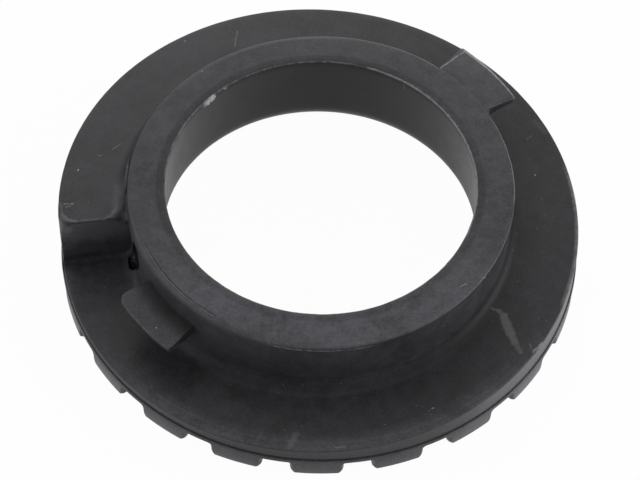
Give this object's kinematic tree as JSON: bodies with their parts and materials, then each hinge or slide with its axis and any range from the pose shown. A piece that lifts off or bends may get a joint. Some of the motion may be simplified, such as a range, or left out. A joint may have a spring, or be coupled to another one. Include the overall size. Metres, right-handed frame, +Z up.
{
  "type": "coil spring spacer",
  "caption": "Moulded rubber coil spring seat: a tall collar, a helical shelf with an end stop for the coil, lips that hold the coil down, and pads around the underside.",
  "frame": {"origin": "on the bore's axis, level with the undersides of the pads", "axes": "+Z up through the collar towards the spring; -Y is the side that faces the viewer in the picture; -X is close to the step that stops the coil's end"},
  "size_m": [0.1522, 0.1521, 0.032],
  "materials": {
    "rubber": "matte moulded black rubber, faintly grey and dusty, with mould flash lines and scuffed edges"
  },
  "bodies": {
    "root": {"spring_spacer": "rubber"}
  },
  "joints": []
}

GIVEN REQUEST ->
Could you quote the material above in full, exactly as it stands?

THE RESULT ->
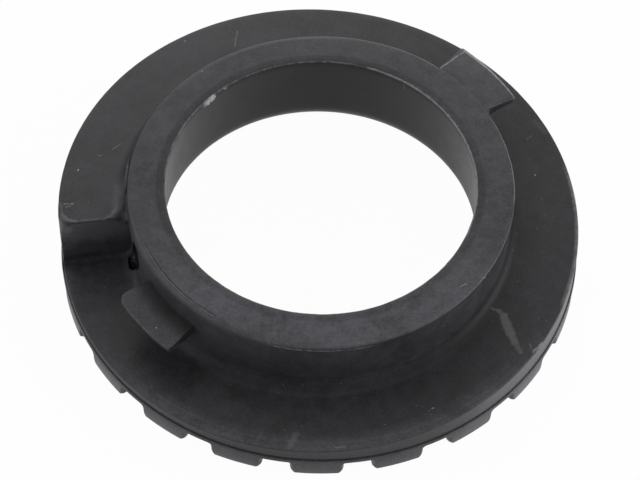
Give this object's kinematic tree as JSON: bodies with their parts and materials, then each hinge or slide with its axis and any range from the pose shown. A piece that lifts off or bends may get a joint. Some of the motion may be simplified, such as a range, or left out. A joint may have a spring, or be coupled to another one. Include the overall size. Metres, right-handed frame, +Z up.
{
  "type": "coil spring spacer",
  "caption": "Moulded rubber coil spring seat: a tall collar, a helical shelf with an end stop for the coil, lips that hold the coil down, and pads around the underside.",
  "frame": {"origin": "on the bore's axis, level with the undersides of the pads", "axes": "+Z up through the collar towards the spring; -Y is the side that faces the viewer in the picture; -X is close to the step that stops the coil's end"},
  "size_m": [0.1522, 0.1521, 0.032],
  "materials": {
    "rubber": "matte moulded black rubber, faintly grey and dusty, with mould flash lines and scuffed edges"
  },
  "bodies": {
    "root": {"spring_spacer": "rubber"}
  },
  "joints": []
}